The development came in the aftermath of an embarrassing electoral loss by the MDC in the province at the weekend, where Zanu PF won the Mwenezi ward 15 council seat at a canter.

Zanu PF’s candidate, Samuel Kwinika, amassed a massive 1 811 votes against a paltry 27 votes by the opposition party’s Shepherd Dzuda.

Chamisa told journalists in the second city that he was determined to end the tribal wars which he said had also affected the Bulawayo City Council (BCC).

“I have seen that in local authorities, and now you hear these undertones of tribalism.
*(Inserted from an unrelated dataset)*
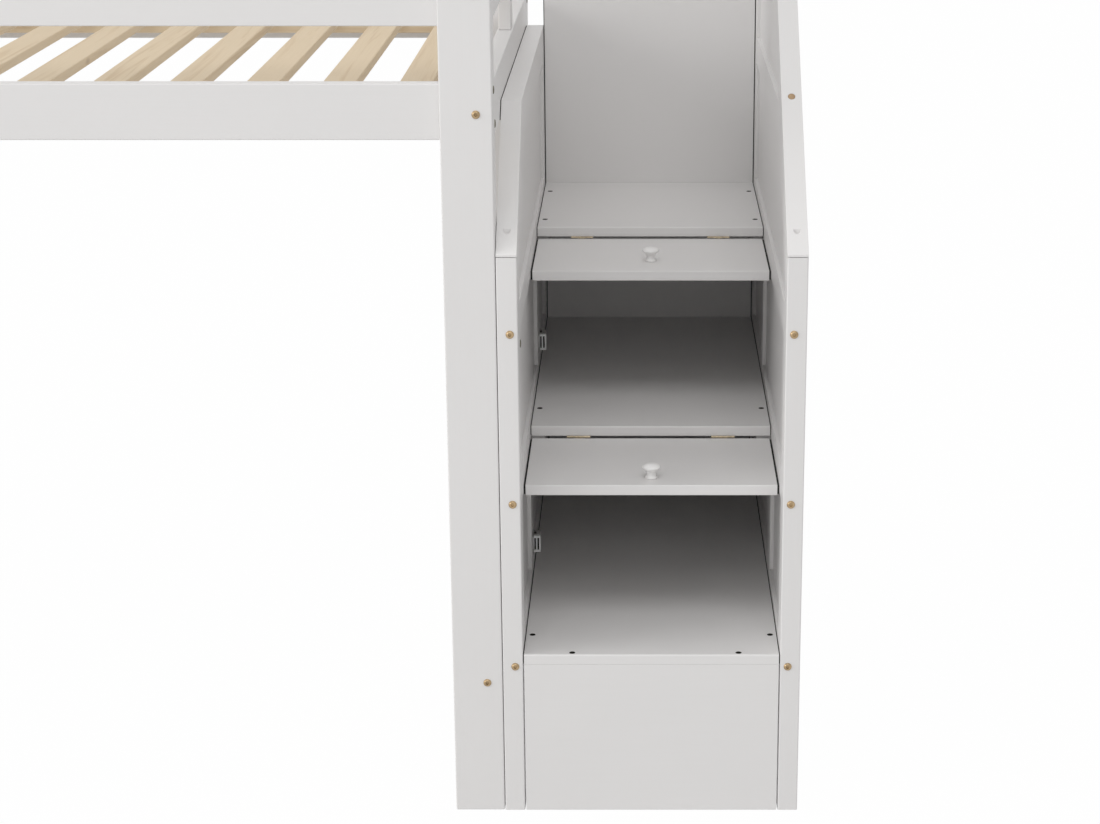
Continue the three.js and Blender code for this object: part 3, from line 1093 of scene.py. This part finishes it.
@dataclass
class StairSizes:
    """The stair's shared sizes, on its own axes: X from its middle, Y from its front edge."""

    frame_width: float = 0.057
    seam_gap: float = 0.0004
    seam_line: float = 0.0008
    set_back: float = 0.006
    tongue: float = 0.004
    foot_rail: float = 0.060
    rail_below_tread: float = 0.028
    rail_height: float = 0.046
    slope_start: float = 0.862
    slope_rise: float = 0.9
    stile_before_door: float = 0.015
    top_corner: float = 0.005
    hole_y: float = 0.0328
    plug_y: float = 0.211
    panel_side_gap: float = 0.0019
    panel_rebate: float = 0.008
    cleat: float = 0.022
    cleat_front: float = 0.024
    cleat_back_gap: float = 0.0003

    def __post_init__(self) -> None:
        """Reads the boards that the other sizes follow from."""
        treads = [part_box(f"tread_{level}") for level in (1, 2, 3)]
        self.middle_x = (treads[0][0].x + treads[0][1].x) / 2
        self.front_y = treads[0][0].y
        self.tread_tops = [high.z for _, high in treads]
        self.tread_fronts = [low.y - self.front_y for low, _ in treads]
        self.thickness = treads[0][1].z - treads[0][0].z
        self.rise = self.tread_tops[1] - self.tread_tops[0]
        post_low, post_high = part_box("right_stair_post")
        self.wall_x = (post_low.x - self.middle_x, post_high.x - self.middle_x)
        self.seam = post_high.z
        self.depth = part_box("right_side_wall")[1].y - self.front_y
        self.back_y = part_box("back_panel")[0].y - self.front_y
        self.start = self.frame_width + self.seam_gap
        inner = self.frame_width - self.slope_inner(self.slope_start)
        self.bend = self.slope_height(inner)

    def at(self, x: float, y: float, z: float) -> Vector:
        """Returns a point of the stair's own axes in the part's frame."""
        return Vector((self.middle_x + x, self.front_y + y, z))

    def rail_feet(self) -> list[float]:
        """Returns where the wall rails' lower edges stand."""
        return [level * self.rise - self.rail_below_tread for level in (1, 2, 3, 4)]

    def door_stile(self, level: int) -> float:
        """Returns where the stile beside a tread's door starts, along Y."""
        return self.tread_fronts[level] - self.stile_before_door

    def slope_height(self, y: float) -> float:
        """Returns the height of the sloped faces at a depth."""
        return self.slope_start + self.slope_rise * y

    def slope_depth(self, z: float) -> float:
        """Returns the depth of the sloped faces at a height."""
        return (z - self.slope_start) / self.slope_rise

    def on_slope(self, side: Side, y: float) -> Matrix:
        """Returns the shift to the middle of a wall's sloped face at a depth."""
        middle = side.value * (self.wall_x[0] + self.wall_x[1]) / 2
        return Matrix.Translation(self.at(middle, y, self.slope_height(y)))

    def slope_turn(self) -> Matrix:
        """Returns the turn that takes +Z to the way that the sloped face looks."""
        return Vector((0.0, -self.slope_rise, 1.0)).to_track_quat("Z", "Y").to_matrix().to_4x4()

    def slope_inner(self, z: float) -> float:
        """Returns how far back the sloped stile's inner edge stands at a height."""
        across = self.frame_width * math.hypot(1.0, self.slope_rise) / self.slope_rise
        return max(self.frame_width, self.slope_depth(z) + across)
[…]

It is important to understand that as the MDC this is an issue that we have to confront.

“When we formed the MDC, most of the people … were actually from Matabeleland, but we were not looking at regions.

“We were looking at the content of the character of an individual in terms of nation building. That is how it has always been,” Chamisa said.

In the meantime, there are growing fears within the MDC’s ranks that the party’s escalating infighting could completely destroy Zimbabwe’s main opposition.

“We were hoping that the terrible infighting that ensued after Save (Tsvangirai) passed on would be a thing of the past by now. Unfortunately, this has not happened,” a senior party official told the Daily News yesterday.
Since the death of Tsvangirai, the MDC has indeed been plagued by endless problems, ranging from rampant factionalism to terrible accusations of tribalism.
Chamisa and the MDC have also been accused by some structures of allegedly rigging internal provincial elections in Bulawayo, thereby ending up with executives supposedly packed with people originally from outside the region.

However, the youthful opposition leader defended the Bulawayo provincial structures on Tuesday saying this was a result of “an open and democratic” process.
“The democratic processes are the ones that … give more non-Ndebele-speaking leaders than non-Shona speaking leaders. That is democracy.

“We need to sit down as a party and come up with solutions because if we leave it open ended, it will always produce unintended results and that is the problem we are grappling with here,” Chamisa said.
Meanwhile, so miffed are some MDC structures in Bulawayo that there are fears that this could spread to other regions in Matabeleland.

In September last year, the MDC in Matabeleland North passed a resolution calling for the dissolution of the entire Bulawayo province executive, as part of efforts to ensure that more Ndebele-speaking people held more posts there.

Hwange West legislator, Godfrey Dube, raised the matter which received backing among the gathered executive members.

“We are saying no to regional subjugation … we are calling for a complete overhaul of Bulawayo Province so that its composition has at least 90 percent locals,” Dube said then.

On his part, MDC Matabeleland North deputy chairperson Jabulani Hadebe also said it was unfortunate that outsiders had taken over the Bulawayo province at the expense of locals.

“Since the advent of the MDC in 1999, the Matabele had found a new home to protest the imposition of people from outside the region in public offices.

“The Matabeles did that by occupying all the political spaces available in the MDC.
“That political space which presented an opportunity for the Matabeles to voice their concerns is shrinking and is now being occupied by people from other regions,” Hadebe said then.

When Tsvangirai died, a vicious power struggle erupted in the MDC, which saw Chamisa assuming the reins of the country’s main opposition party ahead of his rivals — albeit, under controversial circumstances.
Chamisa was accused of having allegedly used under-hand methods to torpedo the ambitions of the likes of the MDC’s then vice presidents, Elias Mudzuri and Thokozani Khupe.

A titanic leadership battle subsequently ensued in the party, which eventually led to Khupe forming a breakaway faction — which went on to perform dismally in the 2018 elections.
Chamisa ultimately prevailed over his party competitors after a consultative meeting of the MDC which was held at its Harare headquarters — and which was attended by 639 delegates from 210 party districts — endorsed him as Tsvangirai’s interim successor and the party’s presidential candidate in the 2018 polls.

However, dark clouds are still hanging over his continued leadership of the party, after the High Court later nullified his presidency, in the run-up to last year’s chaotic congress in Gweru.

The ruling followed a court application by MDC member Elias Mashavira, who challenged Chamisa’s ascendancy to the party’s leadership, which he said had happened in violation of its constitution.

In her ruling, Justice Edith Mushore also nullified Chamisa and Mudzuri’s appointments as MDC vice presidents by Tsvangirai.

Chamisa has since appealed the High Court decision, with the Supreme Court yet to give its verdict on the matter.